Na verdade, ninguém parecia preocupado com a saída do governo mas com seu lugar
no que seria instalado com a queda de Dilma. Estavam felizes como se não
houvesse amanhã, nem os novos passos da Lava-Jato. Na plateia, figuras
controvertidas como Newton Cardoso, ex-governador de Minas; na mesa, Eduardo
Cunha, cuja liberdade me faz duvidar da Justiça brasileira. O amanhã será
complicado. Os políticos tradicionais que pensam em se aproveitar do desastre
do PT para retomar o governo como se o Brasil fosse o mesmo do tempo de Sarney
vão levar um susto. De um lado, enfrentarão o próprio PT e movimentos sociais
ligados a ele, algo que me parece possível, se a democracia for usada com
inteligência. Mas o Brasil que emerge desse processo, com intensos debates nas
redes sociais, muito mais atento às peripécias da política, pode varrê-los do
cenário, sem piedade.
As pessoas amadureceram para compreender a tática, a
necessidade de organizar os passos intermediários para se alcançar um objetivo
a mais longo prazo. No momento, o foco é o governo do PT, suas pedaladas
fiscais, o rombo na Petrobras, a corrupção que se espraiou, o cinismo e a cara
de pau de seus líderes. Um governo de transição só pode ser estável se
equacionar bem suas relação com a Lava-Jato. Se escolher nomes de gente sob
investigação, vai demonstrar que pensa como o PT e o desalojou do poder apenas
para não partilhar com ele as benesses da mamata federal.
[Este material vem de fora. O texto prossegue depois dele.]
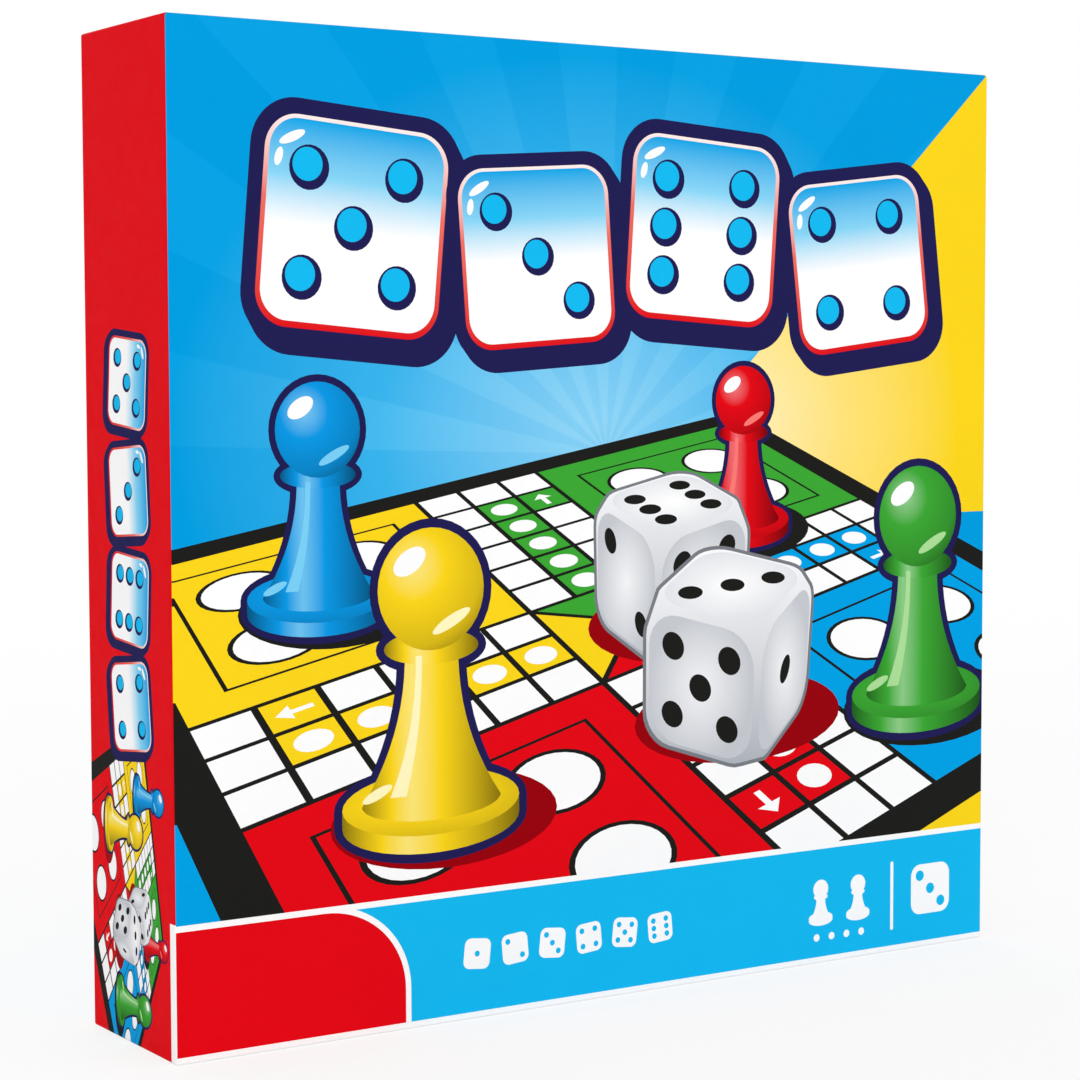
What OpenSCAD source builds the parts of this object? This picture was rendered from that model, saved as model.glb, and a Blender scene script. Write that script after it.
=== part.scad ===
// Folding ludo board box: a two-piece rigid cardboard box, stood on edge,
// with a full-depth lift-off lid. Inside it are a quarter-fold game board,
// a rules leaflet and a formed insert tray with stacked counters and dice.
// Millimetres, +Z up. The printed lid face looks along -Y. The origin is the
// centre of the rectangle that the box stands on.

/* [Box] */
// Width of the closed box
box_w = 268; // [264:1:320]
// Height of the closed box as it stands
box_h = 260; // [259:1:310]
// Depth of the closed box, front to back
box_d = 51; // [47:1:70]
// Thickness of the greyboard walls
board_t = 1.5; // [1:0.1:1.6]
// Thickness of the printed wrap paper with its glue
wrap_t = 0.25; // [0.15:0.05:0.3]
// Radius of the wrapped box corners
corner_r = 0.8; // [0.6:0.1:2]
// Gap between the lid walls and the base walls, each side
lid_gap = 0.5; // [0.3:0.1:1]
// Width of the wrap turned in over the rim
turn_in = 15; // [10:1:20]
// Leg length of the corner stay paper
stay_leg = 18; // [10:1:25]
// Thickness of the corner stay paper
stay_t = 0.15; // [0.1:0.05:0.2]

/* [Game board] */
// Side of one board panel
panel = 249; // [200:1:249]
// Thickness of the panel greyboard
panel_t = 1.8; // [1.2:0.1:2.2]
// Thickness of the printed sheet and of the backing paper
sheet_t = 0.2; // [0.15:0.05:0.25]
// Width of the backing turned over onto the printed side
edge_turn = 5; // [3:1:10]
// Gap between folded panels
panel_gap = 0.1; // [0.05:0.05:0.3]

/* [Insert tray] */
// Sheet thickness of the formed tray
tray_t = 0.8; // [0.5:0.1:1]
// Gap from the tray to the base walls, each side
tray_gap = 0.5; // [0.3:0.1:1]
// Across from the box centre to a counter pocket
pocket_x = 72; // [60:1:74]
// Up or down from the box centre to a counter pocket
pocket_y = 64; // [55:1:75]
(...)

Não ter gente investigada é pouco. Será preciso também
definir, publicamente, sua norma para o futuro. Aliás, voltar a uma norma do
passado, quando existiam ainda vestígios de decência: no governo Itamar, as
pessoas investigadas saíam para se defender. Volto para a casa cansado,
escrevendo um pouco espremido no avião. O discurso da advogada Janaína
Paschoal, uma das autoras do pedido de impeachment, aponta, entre outras, duas
realidades interessantes para mim. A primeira delas é a de que há uma conexão
entre as pedaladas fiscais, decretos secretos, rombo no orçamento e a corrupção
que corroía o país. O dinheiro fantasiado nos planos de Dilma, era, de alguma
forma, o dinheiro que se roubava ou, simplesmente, se dilapidava com a
incompetência. Um outro ponto que me comoveu foi sua mensagem ao Parlamento:
somos apenas parte de um povo que, na realidade, sofreu um golpe, pois
analisava a realidade a partir do falso quadro desenhado pelo governo. A missão
das ruas é clara: descrever aos parlamentares uma situação em que o povo foi
roubado e enganado com fantasias eleitorais. O país sofreu um golpe. Sua única
saída é responder ao golpe com uma medida constitucional de autodefesa, que é o
impeachment.
Senti que grande parte dos parlamentares compreendeu o
cenário. Mesmo os que parecem não ter compreendido, caso de Renan Calheiros,
estão apenas fazendo cálculos sobre sua própria salvação. Não creio que exista
salvação para figuras como Cunha e Renan. A própria Justiça, cheia de dedos com
gente como eles, terá de levar a sério a tese de que a lei vale para todos.
Ninguém sai às ruas apenas para trocar de bandidos no poder.